How to actually use this knowledge
If you're not a mathematician, you might wonder why you should care. Honestly, understanding $e$ changes how you see the world.
- Understand Compounding: Whether it's high-interest credit card debt or a 401k, growth isn't linear. It’s exponential. Because of the "rule of $e$," things start slow and then explode. Don't underestimate the "flat" part of the curve.
- Recognize Natural Limits: Nothing in nature grows forever. Everything that involves $e$ eventually hits a ceiling or levels off (the logistic curve). If a trend looks like it's going to the moon, remember that $e$ usually comes with a decay constant sooner or later.
- Appreciate the "37% Rule": If you are interviewing 100 people for a job, math suggests you should interview and reject the first 37 ($1/e$) to set a benchmark. Then, hire the next person who is better than anyone you've seen so far. It’s the statistically optimal way to make a choice when you can't go back to previous options.
Mathematics isn't just a bunch of symbols on a chalkboard. It’s the underlying code of reality. While $\pi$ gets all the fame for being "round," Euler's number e is the engine that actually drives the universe forward.
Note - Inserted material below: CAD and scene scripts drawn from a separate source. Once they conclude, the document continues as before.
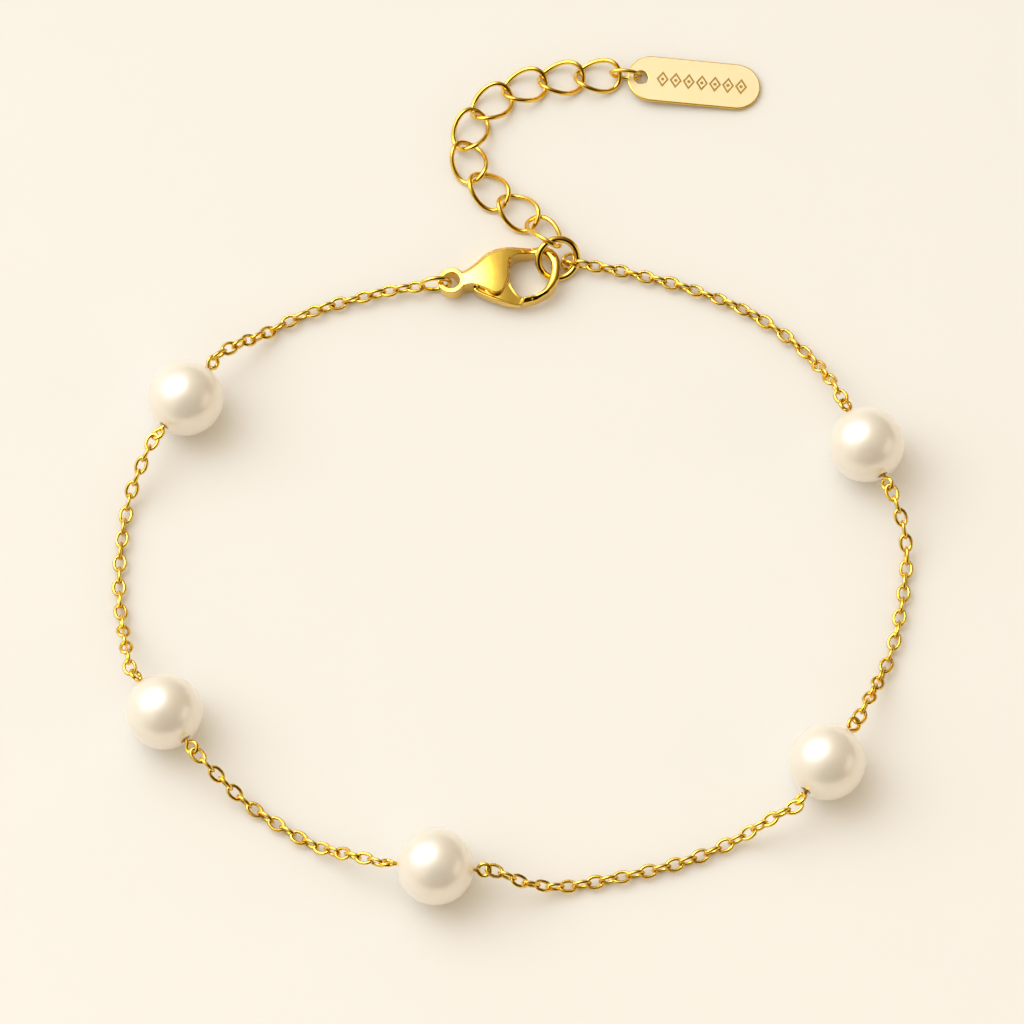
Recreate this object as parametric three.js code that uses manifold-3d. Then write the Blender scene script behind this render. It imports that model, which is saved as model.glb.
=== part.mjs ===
// A pearl anklet, closed with its lobster clasp and laid flat: five pearls on eye pins, six runs of fine cable
// chain, a nine-link extension chain and a flat tag.
//
// Millimetres, +Z up, lying on z = 0. The layout is drawn about the middle of the loop, and the whole group is
// then moved so that the origin lies under the centre of its box.

import * as THREE from 'three';
import { mergeVertices } from 'three/addons/utils/BufferGeometryUtils.js';
import Module from 'manifold-3d';

const wasm = await Module();
wasm.setup();

// ---- Driving dimensions ------------------------------------------------------------------------------------

const BOX_CENTRE_Y = 3.55; // middle of the laid-out piece, measured from the middle of its loop

// Pearls: round, drilled through, the drilling level
const PEARL_D = 7.0;
const PEARL_HOLE_D = 0.9;
const PEARL_SIDES = 24;
const PEARL_RINGS = 14;

// Place of each pearl, and the heading of its drilling along the loop from the clasp's tail, degrees
const PEARLS = [
  { x: -30.3, y: 10.0, heading: -124.4 },
  { x: -31.7, y: -21.2, heading: -53.4 },
  { x: -6.9, y: -36.2, heading: -4.5 },
  { x: 28.6, y: -26.1, heading: 55.3 },
  { x: 32.8, y: 5.3, heading: 115.0 },
];

// Eye pins: a wire through the pearl, bent into a closed loop at both ends
const PIN_WIRE_D = 0.4;
const EYE_OUTER_D = 1.5;
const EYE_CLEAR = 0.15; // between an eye and the pearl
const EYE_ROLLS = [35, -50]; // turn of the leading and the trailing eye about the pin, degrees

// Fine cable chain: outer diameter of its links, and how it comes down from a pearl's drilling
const CHAIN_D = 1.2;
const CHAIN_REST_Z = 0.64; // height of its centre where it lies
const CHAIN_DROP = 7.0; // length over which it comes down
const CHAIN_STEP = 3.0; // length of one straight piece of a run
const CHAIN_SIDES = 8;
const CHAIN_CLEAR = 0.2; // from a run's end to the eye or ring that its last link hangs on

// Routes of the six runs between their ends, seen from above, from the clasp's tail round to the end ring
const ROUTES = [
  [[-11.7, 22.1], [-16.4, 20.9], [-20.9, 19.1], [-24.2, 16.8]],
  [[-34.5, 3.1], [-35.5, 0.6], [-36.1, -3.6], [-36.2, -8.3], [-35.7, -12.4]],
  [[-27.0, -26.9], [-23.7, -29.5], [-19.2, -32.5], [-15.1, -34.6]],
  [[1.3, -37.4], [5.9, -37.0], [10.9, -36.0], [15.8, -34.7], [20.4, -32.7]],
  [[33.5, -17.6], [34.9, -14.0], [35.8, -10.1], [36.4, -5.8], [36.2, -2.8]],
  [[28.2, 14.8], [25.5, 17.7], [21.5, 20.4], [16.3, 22.6], [10.9, 24.1]],
];
const TAIL_RUN_START = { x: -9.05, y: 22.5, z: 1.0 }; // first end of the first run, at the clasp's jump ring
const END_RUN_FINISH = { x: 6.65, y: 24.9, z: 0.9 }; // last end of the last run, at the end ring

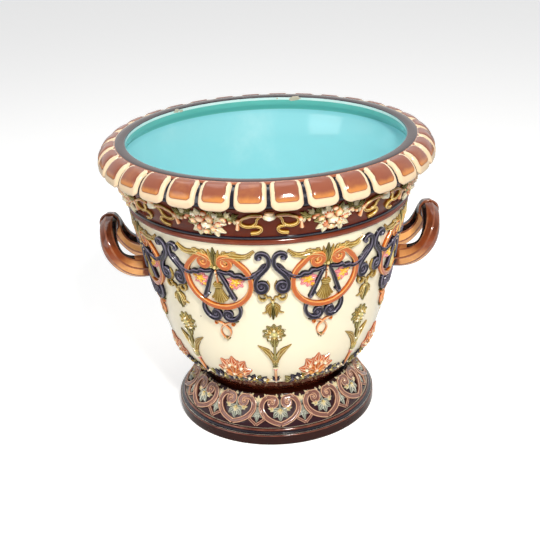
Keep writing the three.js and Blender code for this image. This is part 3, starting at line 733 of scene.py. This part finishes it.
# %% [markdown]
# ## Handles
# Each loop was pulled or pressed as an eight-sided bar and luted on at two thick roots, with a
# bead round the middle of the grip. Half of the loop is a Bezier curve from a root out to the
# grip, the other half is its mirror image, and the bar's thickness changes from point to point.

# %% The loop's line
HANDLE_FOOT, SPREAD, REACH, RISE = 219, 28, 212, 51
ROOT, NECK, GRIP = 29, 21, 22.5
STEPS = 34
foot_out = math.sqrt(bowl(HANDLE_FOOT)[0] ** 2 - SPREAD ** 2)
leg = [(foot_out, -SPREAD, HANDLE_FOOT), (foot_out + 52, -44, HANDLE_FOOT - 3)]
leg += [(REACH, -50, HANDLE_FOOT + RISE), (REACH, 0, HANDLE_FOOT + RISE)]


def bezier(points, t):
    """A point on the cubic curve of four control points."""
    shares = ((1 - t) ** 3, 3 * t * (1 - t) ** 2, 3 * t * t * (1 - t), t ** 3)
    return Vector([sum(share * point[axis] for share, point in zip(shares, points))
                   for axis in range(3)])


def bar_size(t):
    """Thickness of the bar from its root (0) over the leg to the grip (1)."""
    return ROOT + (NECK - ROOT) * smoothstep(0, 0.42, t) + (GRIP - NECK) * smoothstep(0.5, 1, t)


half = [(Vector((foot_out - 10, -SPREAD + 2, HANDLE_FOOT)), ROOT + 1)]
half += [(bezier(leg, i / STEPS), bar_size(i / STEPS)) for i in range(STEPS - 1)]
half += [(Vector((REACH, 0, HANDLE_FOOT + RISE)), GRIP)]
loop_line = half + [(Vector((p.x, -p.y, p.z)), size) for p, size in reversed(half[:-1])]
print("points along a handle:", len(loop_line))

# %% [markdown]
# ## The bar and its facets
# An octagon is carried along the line, square to it. The photograph shows the upper facet and
# the chamfer beside the hole nearly black, and the edges between the facets paler, so the
# facets choose their glaze by the way they look, and the edges are bevelled in a glaze of their
# own.


# %% The eight-sided bar
def set_lift(piece, shares):
    """Stores how thin the glaze is at each vertex, 0 where it pools and 1 on a crown; the same value sets
    painted shade low and painted highlight high.
    """
    stored = piece.data.attributes.new("lift", "FLOAT", "POINT")
    stored.data.foreach_set("value", shares)


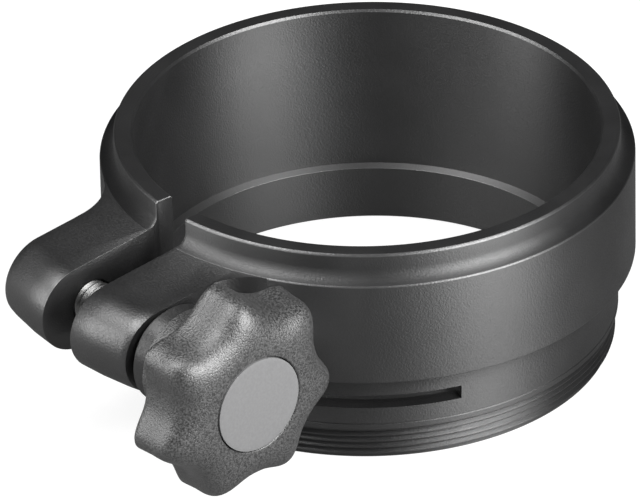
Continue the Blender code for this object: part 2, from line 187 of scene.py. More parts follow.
# %% Sizes of the ring
SHOULDER = RING_TOP - 3.05 * MM
COVE_RADIUS = 1.3 * MM
FOOT = 11.0 * MM
LIP_RADIUS = 28.2 * MM
BORE_RADIUS = 26.0 * MM
LOWER_BORE_RADIUS = 24.7 * MM
SLEEVE_RADIUS = 27.85 * MM
CREST_RADIUS = 27.5 * MM
LEDGE = 6.4 * MM
THREAD_PITCH = 0.75 * MM
THREAD_DEPTH = 0.4 * MM
THREAD_TOP = 3.75 * MM
THREAD_CHAMFER = 0.4 * MM
SCRIBE = 4.6 * MM
SCRIBE_DEPTH = 0.1 * MM
END_BREAK = 0.15 * MM
SPLIT_SIDE = 2.4 * MM
LUG_FACE = 10.55 * MM
LUG_REACH = 44.5 * MM
RIM_RADIUS = 5.0 * MM
RIM_HEIGHT = RING_TOP - 9.0 * MM
FILLET_RADIUS = 7.0 * MM
EDGE = 0.2 * MM
LIP_ROUND = 0.35 * MM
MOUTH_BREAK = 0.25 * MM
LEDGE_BREAK = 0.03 * MM
SLIT_FLOOR = 6.7 * MM
SLIT_ROOF = 8.3 * MM
SLIT_HALF_ANGLE = 71.2
SCREW_RADIUS = 2.5 * MM
OVERLAP = 0.02 * MM
OVERSHOOT = 2 * MM
RING_STEPS = 288
FLANGE_STEPS = 72


def ring_outline():
    """The ring's section: down the outside, across the end and up the bore."""
    threads = [(CREST_RADIUS, z) for z in np.linspace(THREAD_TOP, THREAD_CHAMFER, 56)]
    return [
        (BORE_RADIUS + MOUTH_BREAK, RING_TOP),
        *arc((LIP_RADIUS - LIP_ROUND, RING_TOP - LIP_ROUND), LIP_ROUND, 90, 0, 6),
        (LIP_RADIUS, SHOULDER + 1.5 * MM),
        *arc((LIP_RADIUS + COVE_RADIUS, SHOULDER + COVE_RADIUS), COVE_RADIUS, 180, 270, 14),
        *arc((WALL_RADIUS - EDGE, SHOULDER - EDGE), EDGE, 90, 0, 4),
        *arc((WALL_RADIUS - EDGE, FOOT + EDGE), EDGE, 0, -90, 4),
        (SLEEVE_RADIUS, FOOT),
        (SLEEVE_RADIUS, SCRIBE + SCRIBE_DEPTH),
        (SLEEVE_RADIUS - SCRIBE_DEPTH, SCRIBE),
        (SLEEVE_RADIUS, SCRIBE - SCRIBE_DEPTH),
        (SLEEVE_RADIUS, THREAD_TOP + 0.2 * MM),
        (SLEEVE_RADIUS - 0.15 * MM, THREAD_TOP + 0.05 * MM),
        *threads,
        (CREST_RADIUS - THREAD_CHAMFER, 0.0),
        (LOWER_BORE_RADIUS + END_BREAK, 0.0),
        (LOWER_BORE_RADIUS, END_BREAK),
        (LOWER_BORE_RADIUS, LEDGE - LEDGE_BREAK),
        (LOWER_BORE_RADIUS + LEDGE_BREAK, LEDGE),
        (BORE_RADIUS, LEDGE),
        (BORE_RADIUS, RING_TOP - MOUTH_BREAK),
    ]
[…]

To dig deeper into the practical application of this constant, your next step should be to look into the Time Value of Money (TVM). Specifically, look at how "continuous compounding" formulas are used in modern fintech apps to calculate your returns in real-time. Understanding how that small $e$ in the corner of the formula dictates your wealth is the best way to move from theoretical math to practical financial literacy.